Pavel,

NOW we are talking about interesting research !!!! :-)))) 

Sequence comprehension. Here we go….:-)

Yes, sequence comprehension  (it’s called monoid comprehension in
theoretical computer science….)   IS the one of the most important things
 for a high level/declarative language.

However, several important remarks:

============

1. Linq  is NOT a new idea. My PhD thesis was (partially) about adding 
SELECT-FROM-WHERE
as an expression to C++. I did it as a pre-processor at that time — remember, 
it was 1994.
Others did it too, decades before me !!!!  Remember Pascal-R !??? 
http://archive.nyu.edu/fda/handle/2451/14595 
<http://archive.nyu.edu/fda/handle/2451/14595> 
(probably not, because you are too young..)

2. in 2015 XQuery has FROM FAR (!!!!!!!!!!)  the most advanced,  
expressive-wise, AND
 the cleanest semantic-wise version of sequence comprehension.

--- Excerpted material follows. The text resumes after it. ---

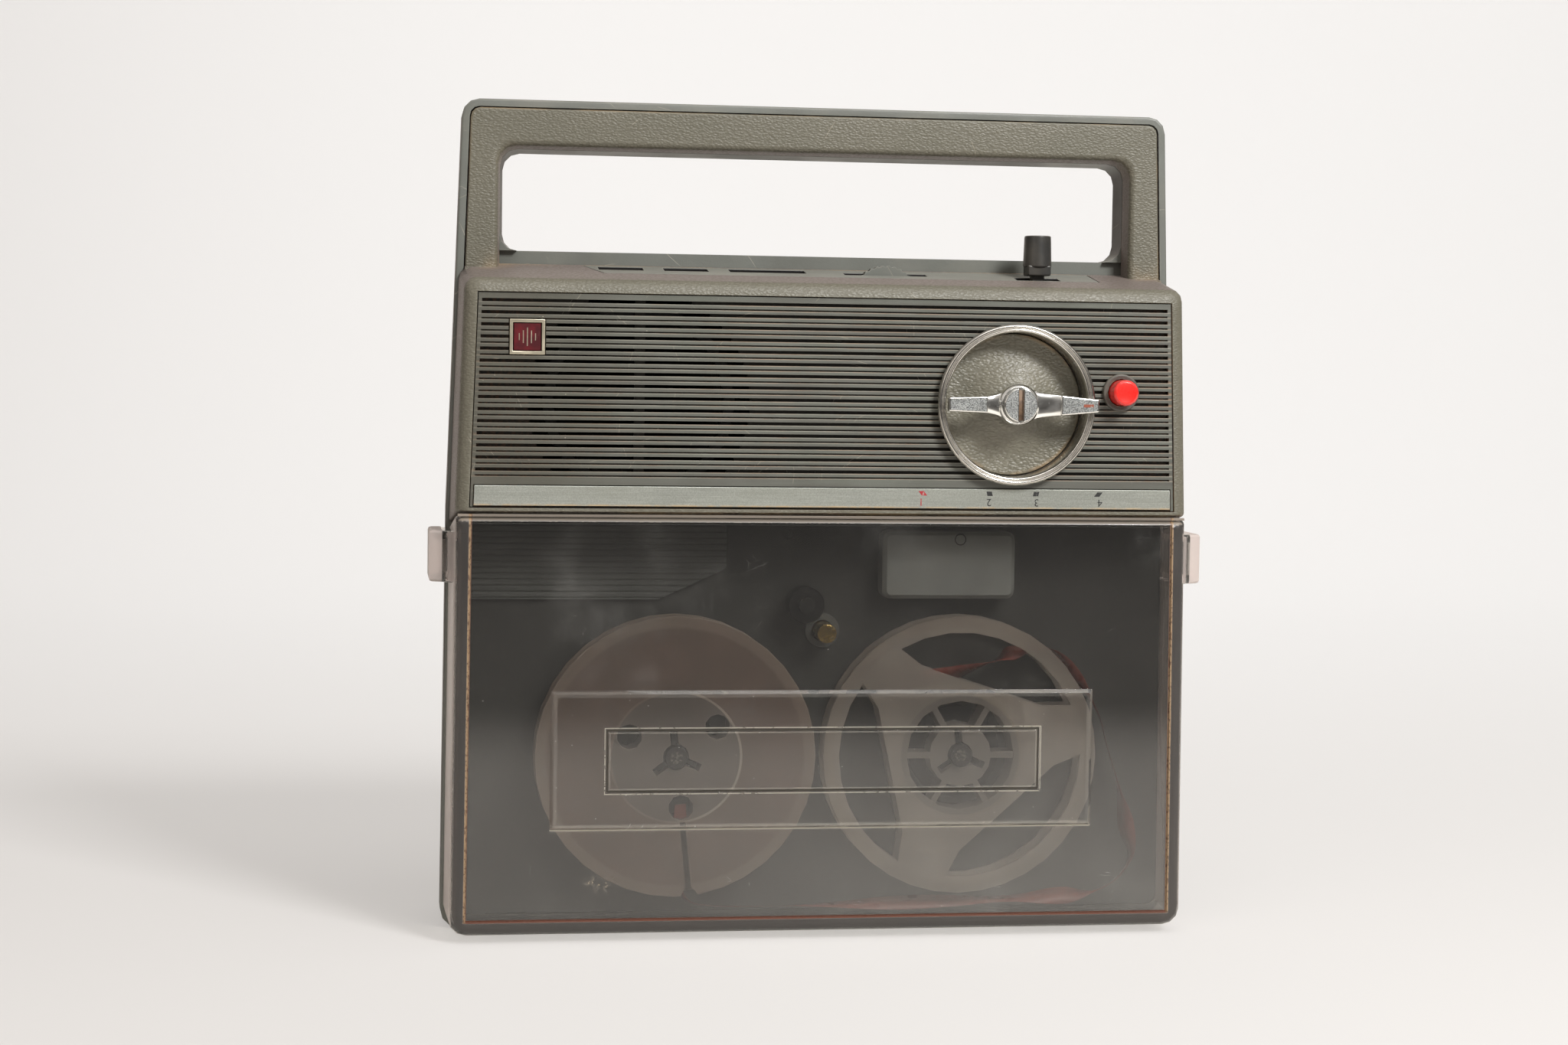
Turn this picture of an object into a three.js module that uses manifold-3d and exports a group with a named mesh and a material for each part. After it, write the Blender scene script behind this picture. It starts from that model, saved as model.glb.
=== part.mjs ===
// A portable reel-to-reel tape recorder that stands on its end with its carrying handle up.
// Units are millimetres. While it is built, x runs across, y is the depth behind the flat face of the
// clear cover and z is the height above the floor. The finished group is centred on its own depth.
import * as THREE from "three";
import { mergeVertices } from "three/addons/utils/BufferGeometryUtils.js";
import Module from "manifold-3d";

const wasm = await Module();
wasm.setup();

// Outline of the case, seen from the front.
const footHalfWidth = 110.2;
const waistTaper = 1;
const crownTaper = 4;
const waistHalfWidth = footHalfWidth - waistTaper;
const crownHalfWidth = waistHalfWidth - crownTaper;
const waistHeight = 124.5;
const shoulderRise = 75.5;
const handleRise = 43.6;
const shoulderHeight = waistHeight + shoulderRise;
const crownHeight = shoulderHeight + handleRise;
const footCornerRadius = 6;
const crownCornerRadius = 5;

// Depths of the case.
const bodyDepth = 61;
const rimFront = 24.6;
const mouthDepth = 33;
const handleInsetDepth = 31;
const handleDepth = 38;
const backDraft = 2;
const backEdgeRadius = 5;
const handleEdgeRadius = 3;
const rimEdge = 0.6;

// Walls and clearances.
const shellWall = 2.2;
const coverWall = 2;
const coverPlate = 2.2;
const rimWidth = 2.2;
const frontStep = 1.9;
const seamStep = 0.9;
const lipDrop = 6.3;
const lipWall = 3;
const seatGap = 0.3;
const overrun = 2;
const weldDistance = 0.0001;

// Grip opening in the handle.
const gripSideWall = 10.3;
const gripNarrowing = 1.9;
const gripFrontHalfWidth = crownHalfWidth - gripSideWall;
const gripBackHalfWidth = gripFrontHalfWidth - gripNarrowing;
const gripTopWall = 13.2;
const gripBackDrop = 1.6;
const gripFrontTop = crownHeight - gripTopWall;
const gripBackTop = gripFrontTop - gripBackDrop;
const gripCornerRadius = 5;
const gripEdgeRadius = 1.5;

// Front shell: control deck, front wall and the slanted end that meets the cover.
const frontShellRise = 66.3;
const deckFrontHeight = waistHeight + frontShellRise;
const deckRiseShare = 0.165;
const junctionSlopeShare = 0.19;
const junctionGap = 0.4;
const bezelRadius = 3.4;
const bezelCornerRadius = 3.6;
const frontWall = 4.6;
const bezelWidth = 3.8;
const grilleFootRise = 1.3;
const grilleCrownDrop = 3.6;
const grilleFoot = waistHeight + grilleFootRise;
const grilleCrown = deckFrontHeight - grilleCrownDrop;
const grilleLedge = 1.6;
const grilleFace = 0.4;
const grilleThickness = 3;

// Ribs and slots of the grille.
const ribPairs = 15;
const ribPitch = 3.43;
const ribTopMargin = 1.5;
const ribTop = grilleCrown - ribTopMargin;
const wideGroove = 0.95;
const wideGrooveDepth = 1.9;
const thinGroove = 0.45;
const thinGrooveDepth = 0.8;
const ribMargin = 1;
const speakerInset = 54.2;
const speakerX = speakerInset - waistHalfWidth;
const speakerRise = 32;
const speakerHeight = waistHeight + speakerRise;
const slotFieldRadius = 32;
const slotBar = 3;

// Brushed strip and badge.
const stripFootRise = 0.7;
const stripFoot = grilleFoot + stripFootRise;
const stripHeight = 5.7;
const stripThickness = 0.8;
const stripInset = 1;
const badgeInset = 21.9;
const badgeX = badgeInset - waistHalfWidth;
const badgeDrop = 12.7;
const badgeHeight = grilleCrown - badgeDrop;
const badgeSize = 10;
const badgeRim = 0.9;
const badgeProud = 0.5;
const badgeThickness = 1.4;

// Selector.
const selectorInset = 54.4;
const selectorX = waistHalfWidth - selectorInset;
const selectorRise = 32.4;
const selectorHeight = waistHeight + selectorRise;
const ringRadius = 23.5;
const ringBarrelRadius = 22.3;
const ringBoreRadius = 21;
const ringFront = -3;
const ringBack = 6.5;
const dishEdgeDepth = 5;
const dishCentreDepth = 1.6;
const dishBack = 8;
const leverPointerReach = 23.7;
const leverTailReach = 20.9;
const leverHubRadius = 6.1;
const leverRootWidth = 7;
const leverTipWidth = 4;
const leverFront = -6;
const leverBack = -3.4;
const leverNeckFront = -4.7;
const leverHubBack = 0.9;
const leverHubChamfer = 1;
const leverPointerMargin = 1;
const leverNeckShare = 0.42;
const leverNeckSlopeShare = 0.33;
const leverNeckWidthShare = 0.67;
const leverPointerShare = 0.67;
const dishFlankShares = [0.4, 0.7];
const dishFlatShare = 0.8;
const hubCapRadius = 4.9;
const hubCapFront = -8;
const hubCapBack = -6.3;
const hubSlotWidth = 1.1;
const hubSlotDepth = 0.7;
const selectorShaftRadius = 2.8;
const selectorShaftBack = 22;
const camRadius = 7;
const camLobe = 4;
const camFront = 14;
const camBack = 17;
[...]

Every other language should use THAT instead of half-baking 
Yet-Another-Sequence-Comprehension.

The FLWOR of XQuery is semantically very clean, has nothing to do with XML, is 
compositional and elegant,
and, moreover, optimizable.


3. The discussion : should we add sequence comprehension to an exiting 
imperative language vs. 
adding scripting extensions to XQuery/high level functional language with 
sequence comprehension
 is again old as the times.

see for example:
http://dl.acm.org/citation.cfm?id=1142597&dl=ACM&coll=DL&CFID=522088426&CFTOKEN=80093091
 
<http://dl.acm.org/citation.cfm?id=1142597&dl=ACM&coll=DL&CFID=522088426&CFTOKEN=80093091>
( Donald Kossmann and I  had a detailed  tutorial at Sigmod 2006, and the 
slides were REALLY funny, if I remember correctly) 

This was in 2006. (when you read the paper just do a global replace “XML” with 
“semi-structured data”)

Now, in 2015, I think BOTH alternatives are good, and viable.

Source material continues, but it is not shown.